Originally there was a grace period because of pulse dialling. Each "pulse" is actually a hangup - so the system had to tolerate that hangup != disconnect. But the grace period was far too long, and eventually end-users adopted it as a feature - if you wanted to take this on your bedroom phone instead of your hallway phone, you could hang up the phone, go up stairs, and pick up the bedroom phone.

So now we have two problems. One is that the bug has been adopted as a feature. The other is that precisely because of 999/e911 systems, the phone system is incredibly backwards compatible. Most exchanges still support pulse-dialling - it's never dropped intentionally (some exchanges don't, because they're too modernized. But it's not a conscious "lets turn this off now" thing.)

There has been a move in recent years to reduce the grace period, precisely because of this abuse.
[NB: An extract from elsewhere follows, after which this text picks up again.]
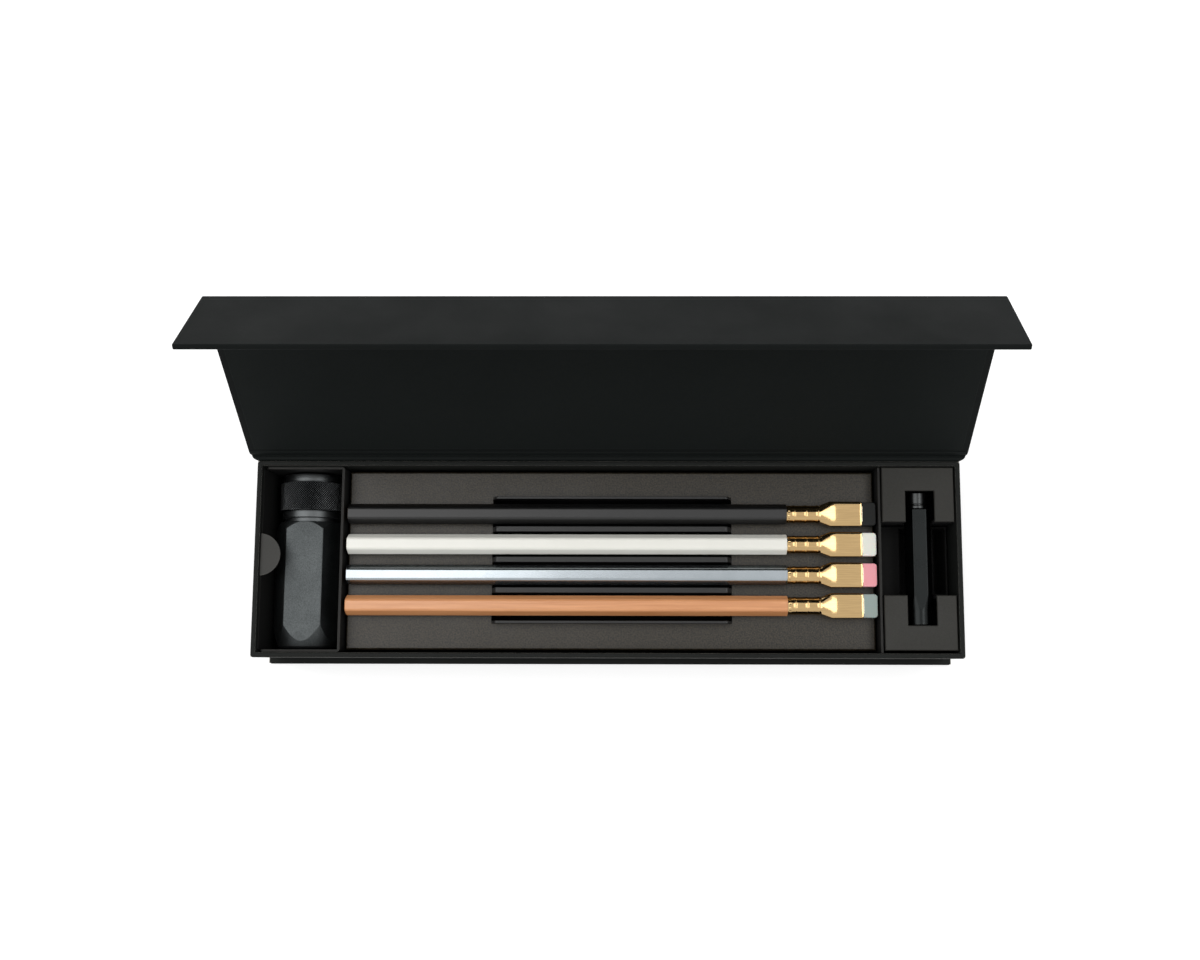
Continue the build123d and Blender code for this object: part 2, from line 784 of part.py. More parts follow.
with BuildPart() as sharpener_collar:
    revolve(under_line(sharpener_plane, collar_steps), axis=sharpener_axis)
    with BuildSketch(Plane.XZ.offset(-spigot_floor)):
        with Locations((sharpener_x, sharpener_z)):
            Circle(spigot_bore / 2)
    extrude(amount=spigot_floor - spigot_end, mode=Mode.SUBTRACT)
    with BuildSketch(Plane.XZ.offset(-sharpener_mouth_y)):
        with Locations((sharpener_x, sharpener_z)):
            Circle(pencil_mouth / 2)
    extrude(amount=sharpener_mouth_y - spigot_floor, mode=Mode.SUBTRACT)
sharpener_collar.part.label = "sharpener_collar"
export_step(sharpener_collar.part, "parts/sharpener_collar.step")

# The cutter block: a cone for the pencil, with one side cut away along it for the blade
cone_steps = ((cone_tip_y, cone_tip / 2), (cutter_front, cone_mouth / 2))
cone_half_angle = (cone_mouth - cone_tip) / 2 / (cutter_front - cone_tip_y)
window_start = cone_tip_y - 1
window_end = window_start + blade_length
seat_start = cone_tip / 2 + cone_half_angle * (window_start - cone_tip_y)
seat_end = seat_start + cone_half_angle * blade_length
seat_direction = (0, 1, cone_half_angle)
seat_plane = Plane(
    origin=(sharpener_x, window_start, sharpener_z + seat_start),
    x_dir=(1, 0, 0),
    z_dir=(0, -cone_half_angle, 1),
)
screw_y = window_start + 0.7 * blade_length
screw_x = 0.32 * blade_width

with BuildPart() as sharpener_cutter:
    with BuildSketch(Plane.XZ.offset(-cutter_front)):
        with Locations((sharpener_x, sharpener_z)):
            Circle(cutter_diameter / 2)
    extrude(amount=cutter_front - cutter_back)
    revolve(under_line(sharpener_plane, cone_steps), axis=sharpener_axis, mode=Mode.SUBTRACT)
    with BuildSketch(seat_plane):
        with Locations((0, blade_length / 2)):
            Rectangle(cutter_diameter, blade_length)
    extrude(amount=cutter_diameter, mode=Mode.SUBTRACT)
    with BuildSketch(seat_plane):
        with Locations((screw_x, screw_y - window_start)):
            Circle(screw_shank / 2)
    extrude(amount=-screw_depth, mode=Mode.SUBTRACT)
sharpener_cutter.part.label = "sharpener_cutter"
export_step(sharpener_cutter.part, "parts/sharpener_cutter.step")

with BuildPart() as sharpener_blade:
    with BuildSketch(seat_plane):
        with Locations((blade_width / 2 - blade_thickness, blade_length / 2)):
            Rectangle(blade_width - blade_thickness, blade_length - 2 * blade_thickness)
        with Locations((screw_x, screw_y - window_start)):
            Circle(screw_shank / 2, mode=Mode.SUBTRACT)
    extrude(amount=blade_thickness)
sharpener_blade.part.label = "sharpener_blade"
export_step(sharpener_blade.part, "parts/sharpener_blade.step")

with BuildPart() as sharpener_screw:
    with BuildSketch(seat_plane.offset(blade_thickness)):
        with Locations((screw_x, screw_y - window_start)):
            Circle(screw_head / 2)
    extrude(amount=screw_head_height)
    with BuildSketch(seat_plane.offset(blade_thickness)):
        with Locations((screw_x, screw_y - window_start)):
            Circle(screw_shank / 2)
    extrude(amount=-(screw_depth + blade_thickness))
    with BuildSketch(seat_plane.offset(blade_thickness + screw_head_height)):
        with Locations((screw_x, screw_y - window_start)):
            Rectangle(screw_head, blade_thickness)
    extrude(amount=-screw_head_height / 2, mode=Mode.SUBTRACT)
sharpener_screw.part.label = "sharpener_screw"
export_step(sharpener_screw.part, "parts/sharpener_screw.step")

# The point guard
guard_plane = along_y(guard_x, guard_z)
guard_axis = Axis((guard_x, 0, guard_z), (0, 1, 0))
guard_corner = guard_flats / 2 / cos(pi / 6)
guard_envelope = (
    (guard_mouth_y, guard_mouth_diameter / 2),
    (guard_tip_y, guard_mouth_diameter / 2),
    (guard_hex_end_y, guard_corner),
    (guard_shoulder_y, guard_corner),
)
bore_end_y = guard_mouth_y + guard_bore_depth
sleeve_end_y = guard_mouth_y + sleeve_start + sleeve_length
button_steps = (
    (guard_shoulder_y - plug_depth, plug_diameter / 2),
    (guard_shoulder_y, plug_diameter / 2),
    (guard_shoulder_y, guard_ring_diameter / 2),
    (guard_ring_y, guard_ring_diameter / 2),
    (guard_ring_y, button_diameter / 2 - touch),
    (guard_ring_y + 4 * touch, button_diameter / 2 - touch),
    (guard_ring_y + 4 * touch, button_diameter / 2),
    (guard_end_y - button_round, button_diameter / 2),
    (guard_end_y, button_diameter / 2 - button_round),
)

with BuildPart() as guard_shell:
    with BuildSketch(Plane.XZ.offset(-guard_shoulder_y)):
        with Locations((guard_x, guard_z)):
            RegularPolygon(guard_flats / 2, 6, major_radius=False)
    extrude(amount=guard_shoulder_y - guard_mouth_y)
    revolve(under_line(guard_plane, guard_envelope), axis=guard_axis, mode=Mode.INTERSECT)
    with BuildSketch(Plane.XZ.offset(-bore_end_y)):
        with Locations((guard_x, guard_z)):
            Circle(guard_bore / 2)
    extrude(amount=guard_bore_depth, mode=Mode.SUBTRACT)
    with BuildSketch(Plane.XZ.offset(-sleeve_end_y)):
        with Locations((guard_x, guard_z)):
            Circle(guard_bore / 2 + sleeve_wall)
    extrude(amount=sleeve_length, mode=Mode.SUBTRACT)
    with BuildSketch(Plane.XZ.offset(-guard_shoulder_y)):
        with Locations((guard_x, guard_z)):
            Circle(plug_diameter / 2)
    extrude(amount=plug_depth, mode=Mode.SUBTRACT)
guard_shell.part.label = "guard_shell"
export_step(guard_shell.part, "parts/guard_shell.step")

with BuildPart() as guard_button:
    revolve(under_line(guard_plane, button_steps), axis=guard_axis)
guard_button.part.label = "guard_button"
export_step(guard_button.part, "parts/guard_button.step")

with BuildPart() as guard_sleeve:
    with BuildSketch(Plane.XZ.offset(-sleeve_end_y)):
        with Locations((guard_x, guard_z)):
            Circle(guard_bore / 2 + sleeve_wall)
            Circle(guard_bore / 2, mode=Mode.SUBTRACT)
        with Locations((guard_x, guard_z - guard_bore / 2)):
            Rectangle(sleeve_slot, guard_bore, mode=Mode.SUBTRACT)
    extrude(amount=sleeve_length)
guard_sleeve.part.label = "guard_sleeve"
export_step(guard_sleeve.part, "parts/guard_sleeve.step")
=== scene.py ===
# %% [markdown]
# # A pencil gift set, drawn over its CAD model
#
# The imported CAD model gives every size. This lesson draws each visible piece again with the soft
# edges, crimps, knurls and materials that the real one shows, and ties each to the CAD body that it
# moves with. Lengths are written in millimetres and scaled to metres by `MM` as meshes are made.

# %% Load the frame
import json
import math

import bmesh
import bpy
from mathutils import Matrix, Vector


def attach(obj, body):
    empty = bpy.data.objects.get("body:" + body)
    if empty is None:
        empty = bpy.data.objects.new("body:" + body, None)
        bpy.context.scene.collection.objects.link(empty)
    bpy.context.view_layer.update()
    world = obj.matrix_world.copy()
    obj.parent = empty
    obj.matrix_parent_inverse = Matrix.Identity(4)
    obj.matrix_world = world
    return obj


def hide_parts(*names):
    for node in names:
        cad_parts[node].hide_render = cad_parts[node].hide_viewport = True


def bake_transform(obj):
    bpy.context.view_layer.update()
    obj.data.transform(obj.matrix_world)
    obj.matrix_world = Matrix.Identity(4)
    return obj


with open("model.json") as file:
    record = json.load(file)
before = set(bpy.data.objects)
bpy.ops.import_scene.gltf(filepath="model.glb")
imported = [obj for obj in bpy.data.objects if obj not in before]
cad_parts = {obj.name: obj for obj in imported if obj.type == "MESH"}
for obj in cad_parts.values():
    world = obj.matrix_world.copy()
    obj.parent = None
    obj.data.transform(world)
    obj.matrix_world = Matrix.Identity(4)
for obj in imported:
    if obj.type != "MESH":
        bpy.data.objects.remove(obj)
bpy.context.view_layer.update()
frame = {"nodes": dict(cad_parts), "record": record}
cad_nodes = frame["nodes"]
MM = 0.001

# %% [markdown]
# ## The camera
#
# The camera looks almost straight down. Its place, angles and lens come from a fit of the box's corners,
# so the render lines up with the photograph. The photograph is a crop whose middle lies a little left
# of the lens's own axis, and a small sideways shift gives that framing without turning the camera.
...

But until it's dropped short enough to be a non-issue, my advice for anyone who thinks a call is suspect, is to call the talking clock (123 in the UK). It is a paid service, but I don't like bothering the operator for such things. But if you call 123, and reach your bank, you know summat's up.




> my advice for anyone who thinks a call is suspect, is to call the talking clock (123 in the UK). [...] But if you call 123, and reach your bank, you know summat's up.

No no no no no.

Hang up and use another phone. End of. Any advice that you call another number first or whatnot is bad advice. If such advice got widespread, what would scammers do?

Obviously, they would have a DTMF decoder on the other end and they would patch the call through to the number you called. These are sophisticated people who send fake security officers to people's houses to "pick up the compromised card". Call forwarding is trivial.


Just get rid of the land line. When I move house, I'm not going to have one ever again.


Wow, this sounds awful.

Good that the UK is moving away from this "feature".

(I still remember that to take a call on another phone, you could just leave the receiver up on the phone you too the call on, provided you're not too lazy to hang it up later).